▶ **CHALLENGE**
Copy every line, leaving nothing out and adding nothing.

--- Start of TASK INPUTS ---

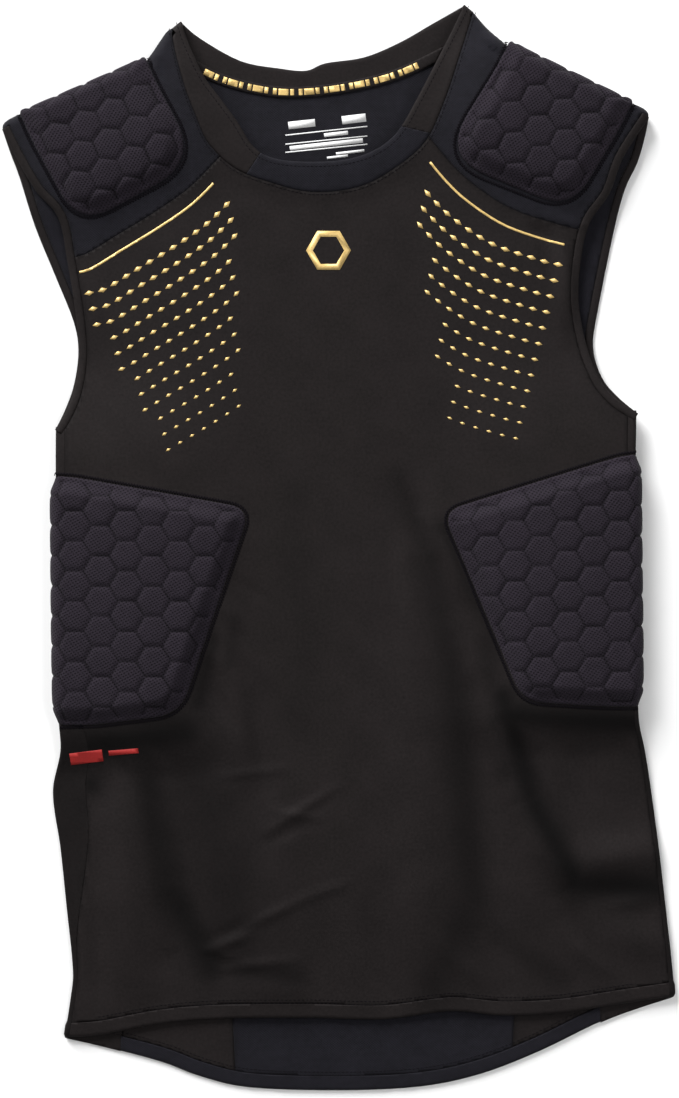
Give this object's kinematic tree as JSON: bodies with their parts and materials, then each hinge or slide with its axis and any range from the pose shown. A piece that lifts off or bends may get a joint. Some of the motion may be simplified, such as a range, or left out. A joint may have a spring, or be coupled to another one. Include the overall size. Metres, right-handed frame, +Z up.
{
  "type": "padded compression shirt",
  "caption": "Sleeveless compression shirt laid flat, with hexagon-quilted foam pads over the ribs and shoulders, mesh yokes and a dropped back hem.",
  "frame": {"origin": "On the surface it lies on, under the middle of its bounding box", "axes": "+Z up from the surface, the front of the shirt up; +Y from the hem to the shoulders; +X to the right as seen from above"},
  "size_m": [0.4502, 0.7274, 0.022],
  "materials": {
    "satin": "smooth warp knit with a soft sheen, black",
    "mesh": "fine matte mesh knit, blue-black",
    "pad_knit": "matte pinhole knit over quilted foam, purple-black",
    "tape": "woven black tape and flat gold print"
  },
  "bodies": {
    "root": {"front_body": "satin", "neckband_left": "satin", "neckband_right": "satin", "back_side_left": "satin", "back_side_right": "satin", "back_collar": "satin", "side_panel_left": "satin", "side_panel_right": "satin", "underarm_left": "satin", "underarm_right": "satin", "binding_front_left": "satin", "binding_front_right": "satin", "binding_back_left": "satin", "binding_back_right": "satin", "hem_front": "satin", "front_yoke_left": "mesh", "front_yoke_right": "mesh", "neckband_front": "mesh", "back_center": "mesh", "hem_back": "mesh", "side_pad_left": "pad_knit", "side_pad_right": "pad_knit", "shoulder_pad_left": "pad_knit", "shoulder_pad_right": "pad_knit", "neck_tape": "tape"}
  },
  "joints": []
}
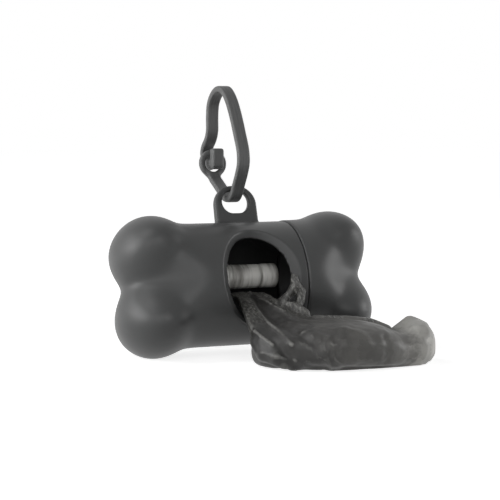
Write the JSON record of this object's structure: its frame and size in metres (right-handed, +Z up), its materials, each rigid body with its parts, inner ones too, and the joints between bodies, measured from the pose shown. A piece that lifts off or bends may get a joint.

--- End of TASK INPUTS ---

▶ **WRITTEN RESPONSE**
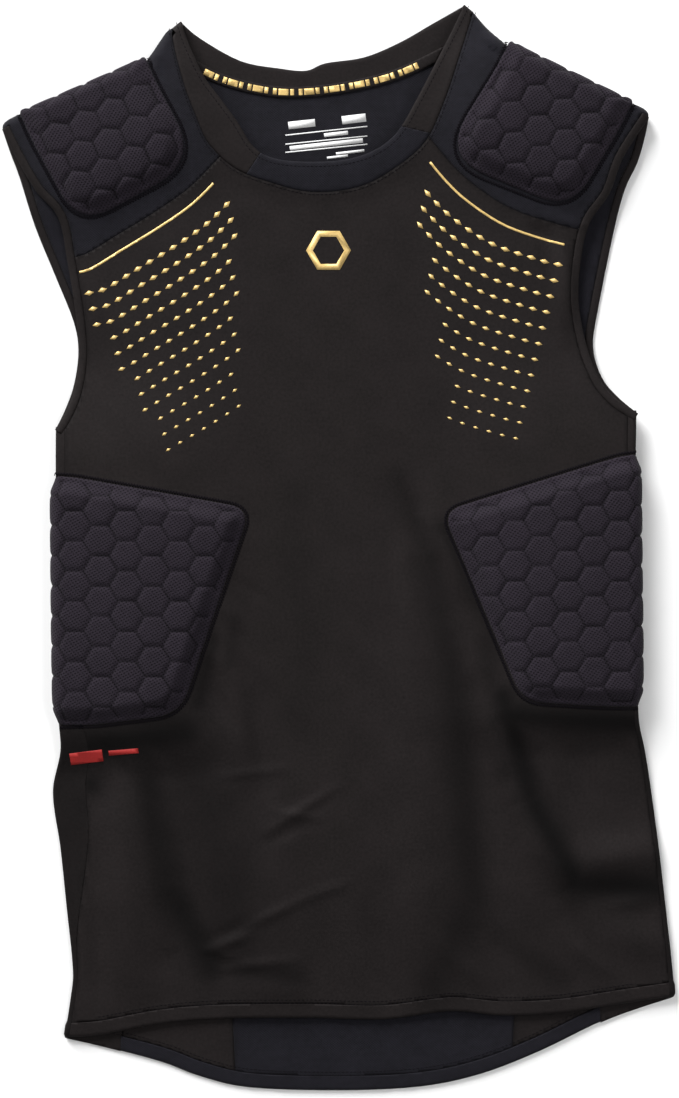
Give this object's kinematic tree as JSON: bodies with their parts and materials, then each hinge or slide with its axis and any range from the pose shown. A piece that lifts off or bends may get a joint. Some of the motion may be simplified, such as a range, or left out. A joint may have a spring, or be coupled to another one. Include the overall size. Metres, right-handed frame, +Z up.
{
  "type": "padded compression shirt",
  "caption": "Sleeveless compression shirt laid flat, with hexagon-quilted foam pads over the ribs and shoulders, mesh yokes and a dropped back hem.",
  "frame": {"origin": "On the surface it lies on, under the middle of its bounding box", "axes": "+Z up from the surface, the front of the shirt up; +Y from the hem to the shoulders; +X to the right as seen from above"},
  "size_m": [0.4502, 0.7274, 0.022],
  "materials": {
    "satin": "smooth warp knit with a soft sheen, black",
    "mesh": "fine matte mesh knit, blue-black",
    "pad_knit": "matte pinhole knit over quilted foam, purple-black",
    "tape": "woven black tape and flat gold print"
  },
  "bodies": {
    "root": {"front_body": "satin", "neckband_left": "satin", "neckband_right": "satin", "back_side_left": "satin", "back_side_right": "satin", "back_collar": "satin", "side_panel_left": "satin", "side_panel_right": "satin", "underarm_left": "satin", "underarm_right": "satin", "binding_front_left": "satin", "binding_front_right": "satin", "binding_back_left": "satin", "binding_back_right": "satin", "hem_front": "satin", "front_yoke_left": "mesh", "front_yoke_right": "mesh", "neckband_front": "mesh", "back_center": "mesh", "hem_back": "mesh", "side_pad_left": "pad_knit", "side_pad_right": "pad_knit", "shoulder_pad_left": "pad_knit", "shoulder_pad_right": "pad_knit", "neck_tape": "tape"}
  },
  "joints": []
}
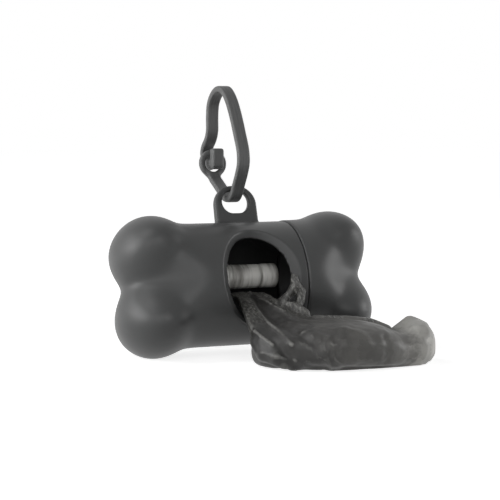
Write the JSON record of this object's structure: its frame and size in metres (right-handed, +Z up), its materials, each rigid body with its parts, inner ones too, and the joints between bodies, measured from the pose shown. A piece that lifts off or bends may get a joint.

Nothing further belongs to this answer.